Which type of Smart City do we want to live in?

Connectivity changes the nature of things. It quite literally changes what a thing is.

By adding connectivity to, say, the proverbial internet fridge it stops being just an appliance that chills food. It becomes a device that senses; captures, processes and shares information; acts on this processed information. The thing-formerly-known-as-fridge becomes an extension of the network. It makes the boundaries of the apartment more permeable.

So connectivity changes the fridge. It adds features and capabilities. It adds vulnerabilities. At the same time, it also adds a whole new layer of politics to the fridge.

Power dynamics

Why do I keep rambling on about fridges? Because once we add connectivity — or rather: data-driven decision making of any kind — we need to consider power dynamics.

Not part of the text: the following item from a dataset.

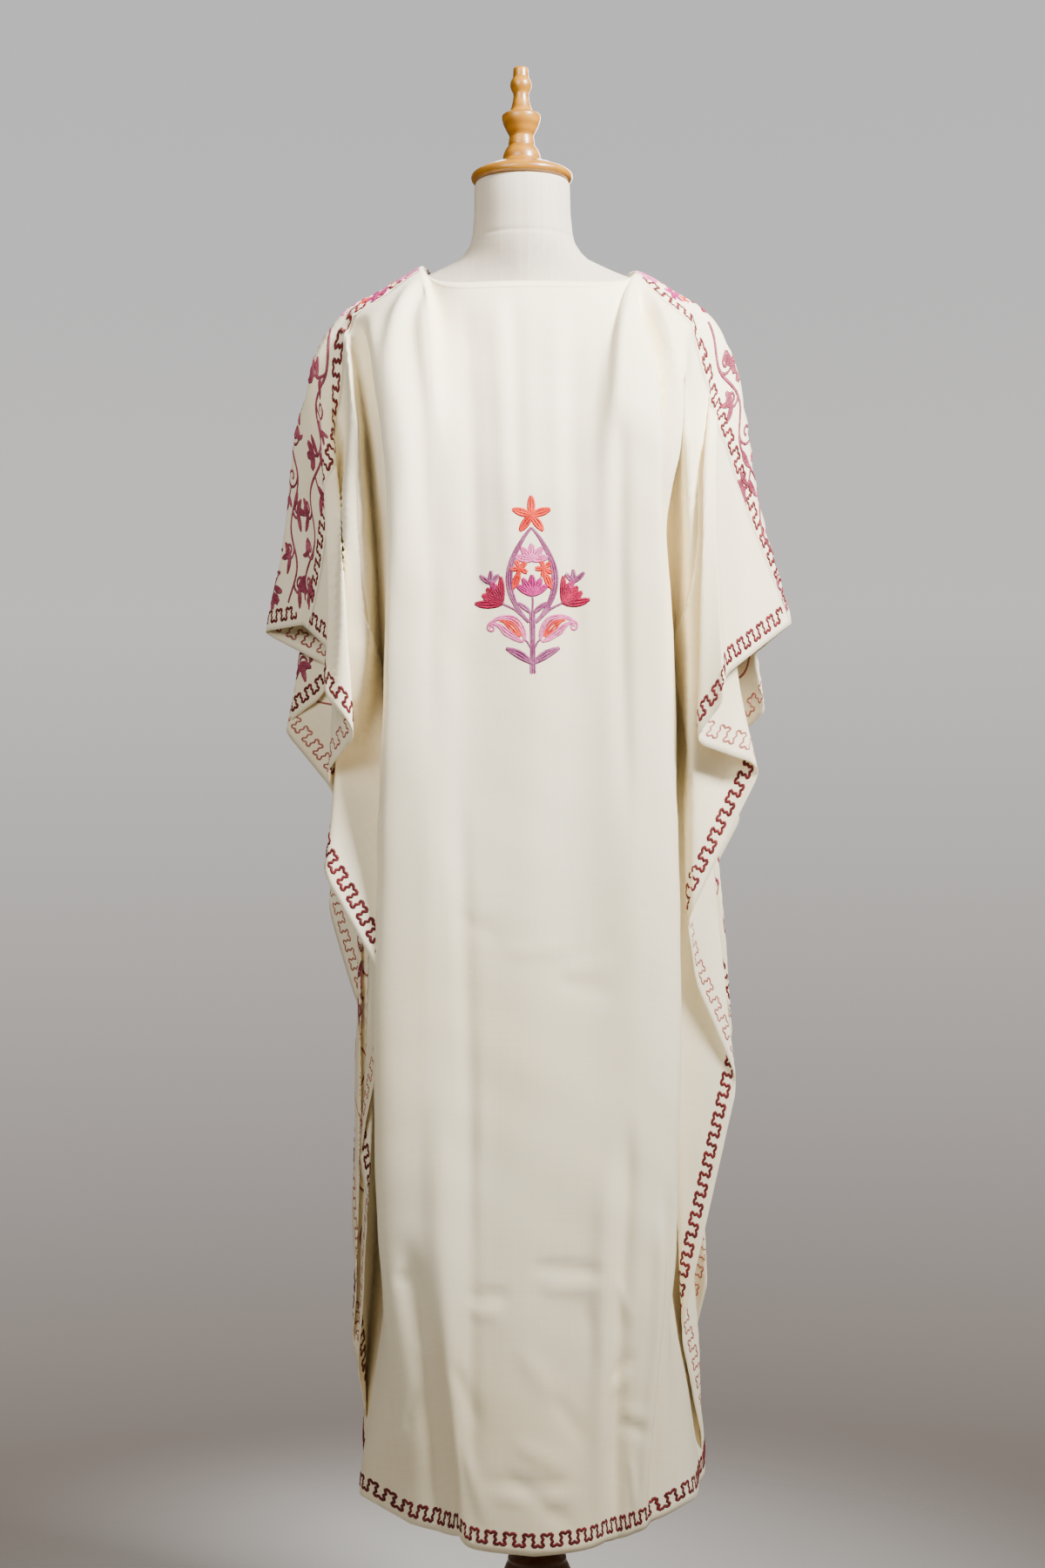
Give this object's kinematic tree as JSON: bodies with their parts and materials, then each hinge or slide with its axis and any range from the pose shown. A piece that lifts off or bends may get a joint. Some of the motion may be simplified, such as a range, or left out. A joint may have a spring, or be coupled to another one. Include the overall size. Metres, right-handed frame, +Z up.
{
  "type": "kaftan on a dress form",
  "caption": "Wide embroidered kaftan cut as a back and a front panel, draped in folds on a limbless dress form with a turned wooden stand.",
  "frame": {"origin": "on the floor, under the middle of the dress form and its stand", "axes": "+Z up, the garment's back faces -Y and its front faces +Y, +X to the right of someone who looks at the back"},
  "size_m": [0.5753, 0.386, 1.8138],
  "materials": {
    "kaftan_cloth": "ivory plain weave with rose and mauve chain stitch",
    "form_cover": "pale linen cover",
    "honey_wood": "honey-coloured lacquered pine",
    "brown_wood": "dark brown polished wood"
  },
  "bodies": {
    "root": {"back_panel": "kaftan_cloth", "front_panel": "kaftan_cloth", "torso": "form_cover", "neck_cap_finial": "honey_wood", "pole": "brown_wood", "hub": "brown_wood", "leg_1": "brown_wood", "leg_2": "brown_wood", "leg_3": "brown_wood", "leg_4": "brown_wood"}
  },
  "joints": []
}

If you’ve seen me speak at any time throughout the last year, chances are you’ve encountered this slide that I use to illustrate this point:

The connected home and the smart city are two areas where the changing power dynamics of IoT (in the larger sense) and data-driven decision making manifest most clearly: The connected home, because it challenges our notions of privacy (in the last 150 years, in the global West). And the smart city, because there is no opting out of public space. Any sensor, any algorithm involved in governing public space impacts all citizens.

That’s what connects the fridge (or home) and the city: Both change fundamentally by adding a data layer. Both acquire a new kind of agenda.

3 potential cities of 2030

So as a thought experiment, let’s project three potential cities in the year 2030 — just over a decade from now. Which of these would you like to live in, which would you like to prevent?

In CITY A, a pedestrian crossing a red light is captured by facial recognition cameras and publicly shamed. Their CitizenRank is downgraded to IRRESPONSIBLE, their health insurance price goes up, they lose the permission to travel abroad.

In CITY B, wait times at the subway lines are enormous. Luckily, your Amazon Prime membership has expended to cover priority access to this formerly public infrastructure, and now includes dedicated quick access lines to the subway. With Amazon Prime, you are guaranteed Same Minute Access.

In CITY C, most government services are coordinated through a centralized government database that identifies all citizens by their fingerprints. This isn’t restricted to digital government services, but also covers credit card applications or buying a SIM card. However, the official fingerprint scanners often fail to scan manual laborers’ fingerprints correctly. The backup system (iris scans) don’t work on too well on those with eye conditions like cataract. Whenever these ID scans don’t work, the government service requests are denied.

Now, as you may have recognized, this is of course a trick question. (Apologies.) Two of these cities more or less exist today:

  • CITY A represents the Chinese smart city model based on surveillance and control, as piloted in Shenzhen or Beijing.
  • CITY C is based on India’s centralized government identification database, Aadhaar.
  • Only CITY B is truly, fully fictional (for now).

What model of Smart City to optimize for?

We need to decide what characteristics of a Smart City we’d like to optimize for. Do we want to optimize for efficiency, resource control, and data-driven management? Or do we want to optimize for participation & opportunity, digital citizens rights, equality and sustainability?

There are no right or wrong answers (even though I’d clearly prefer a focus on the second set of characteristics), but it’s a decision we should make deliberately. One leads to favoring monolithic centralized control structures, black box algorithms and top-down governance. The other leads to decentralized and participatory structures, openness and transparency, and more bottom-up governance built in.

Whichever we build, these are the kinds of dependencies we should keep in mind. I’d rather have an intense, participatory deliberation process that involves all stakeholders than just quickly throwing a bunch of Smart City tech into the urban fabric.

After all, this isn’t just about technology choices: It’s the question what kind of society we want to live in.